Data extract
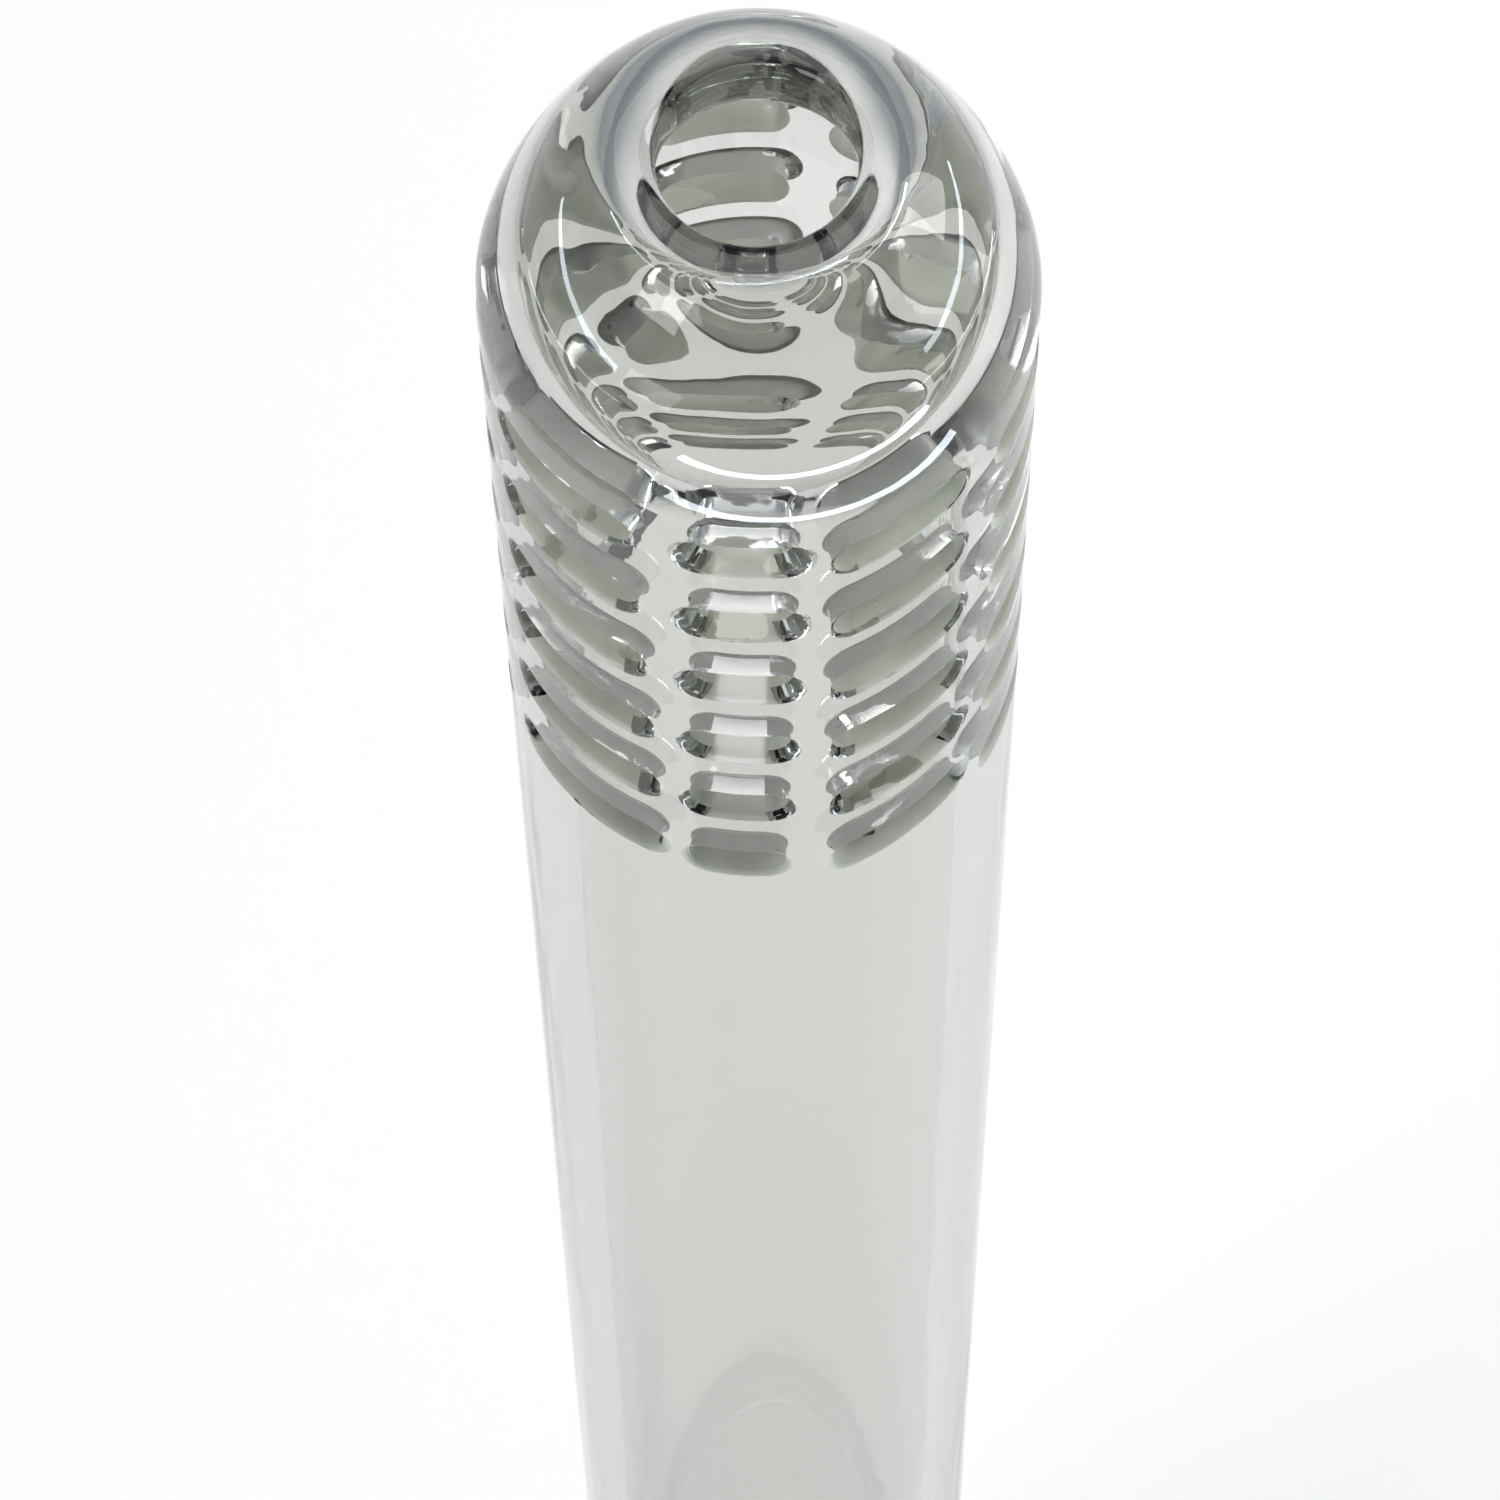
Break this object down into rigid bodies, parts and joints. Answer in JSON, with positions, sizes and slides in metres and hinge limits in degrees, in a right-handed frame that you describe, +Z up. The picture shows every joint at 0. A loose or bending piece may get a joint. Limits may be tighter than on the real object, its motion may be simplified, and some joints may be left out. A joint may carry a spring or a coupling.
{
  "type": "slotted glass diffuser stem",
  "caption": "Clear glass diffuser stem: a tube with a narrowed, rounded tip and rows of sawn slits, on a ground taper joint with a collar.",
  "frame": {"origin": "centre of the collar's flat underside, on the surface that the stem stands on", "axes": "+Z up along the stem's axis towards the slotted tip, -Y towards the side seen in the picture, +X to the right of that side"},
  "size_m": [0.025, 0.025, 0.15],
  "materials": {
    "clear_glass": "fire-polished borosilicate with saw-ground slit faces",
    "ground_glass": "fine-ground taper faces, polished neck and foot",
    "collar_glass": "fire-polished, flat ground underside"
  },
  "bodies": {
    "root": {"slotted_tube": "clear_glass", "ground_joint": "ground_glass", "collar_ring": "collar_glass"}
  },
  "joints": []
}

What you have to do
Recite the full listing above exactly.

Answer for this exercise
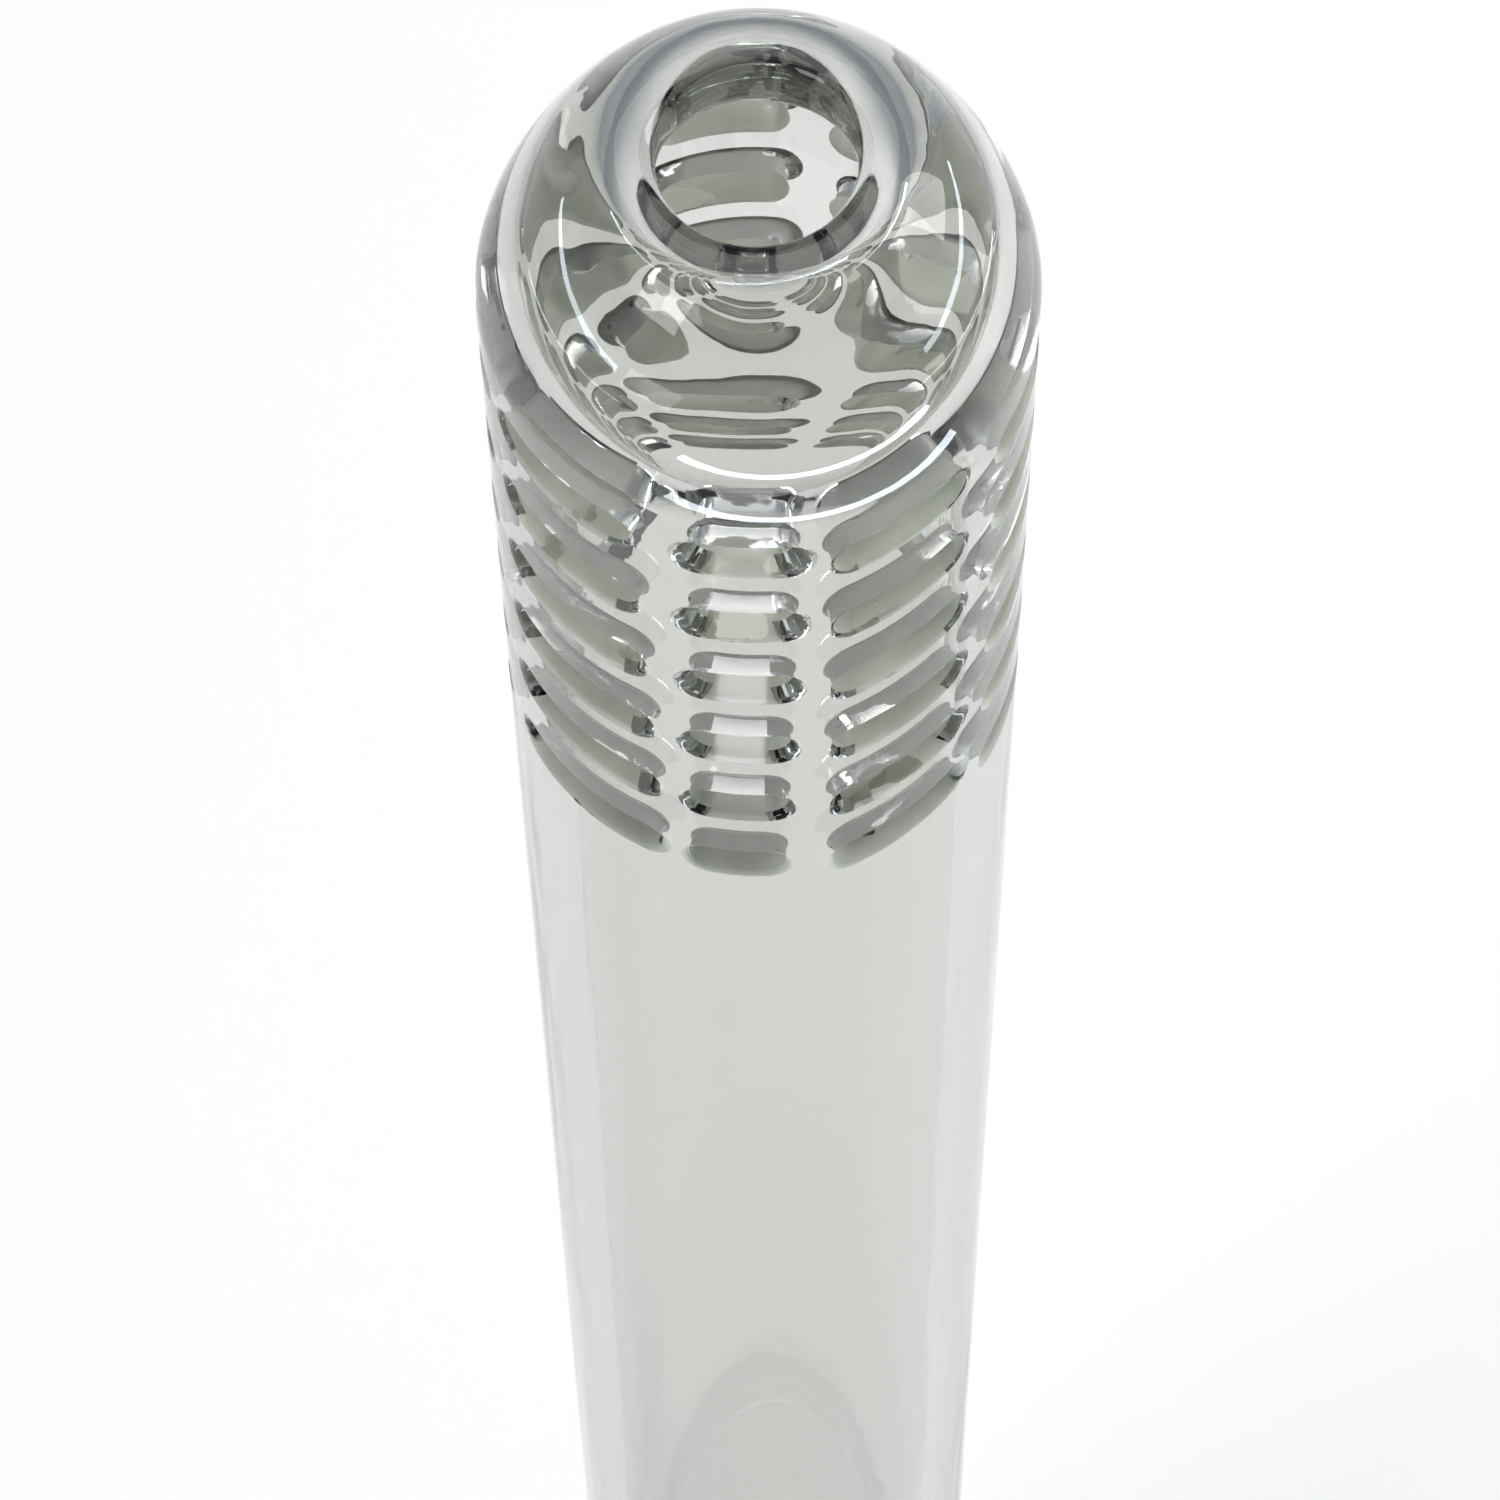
Break this object down into rigid bodies, parts and joints. Answer in JSON, with positions, sizes and slides in metres and hinge limits in degrees, in a right-handed frame that you describe, +Z up. The picture shows every joint at 0. A loose or bending piece may get a joint. Limits may be tighter than on the real object, its motion may be simplified, and some joints may be left out. A joint may carry a spring or a coupling.
{
  "type": "slotted glass diffuser stem",
  "caption": "Clear glass diffuser stem: a tube with a narrowed, rounded tip and rows of sawn slits, on a ground taper joint with a collar.",
  "frame": {"origin": "centre of the collar's flat underside, on the surface that the stem stands on", "axes": "+Z up along the stem's axis towards the slotted tip, -Y towards the side seen in the picture, +X to the right of that side"},
  "size_m": [0.025, 0.025, 0.15],
  "materials": {
    "clear_glass": "fire-polished borosilicate with saw-ground slit faces",
    "ground_glass": "fine-ground taper faces, polished neck and foot",
    "collar_glass": "fire-polished, flat ground underside"
  },
  "bodies": {
    "root": {"slotted_tube": "clear_glass", "ground_joint": "ground_glass", "collar_ring": "collar_glass"}
  },
  "joints": []
}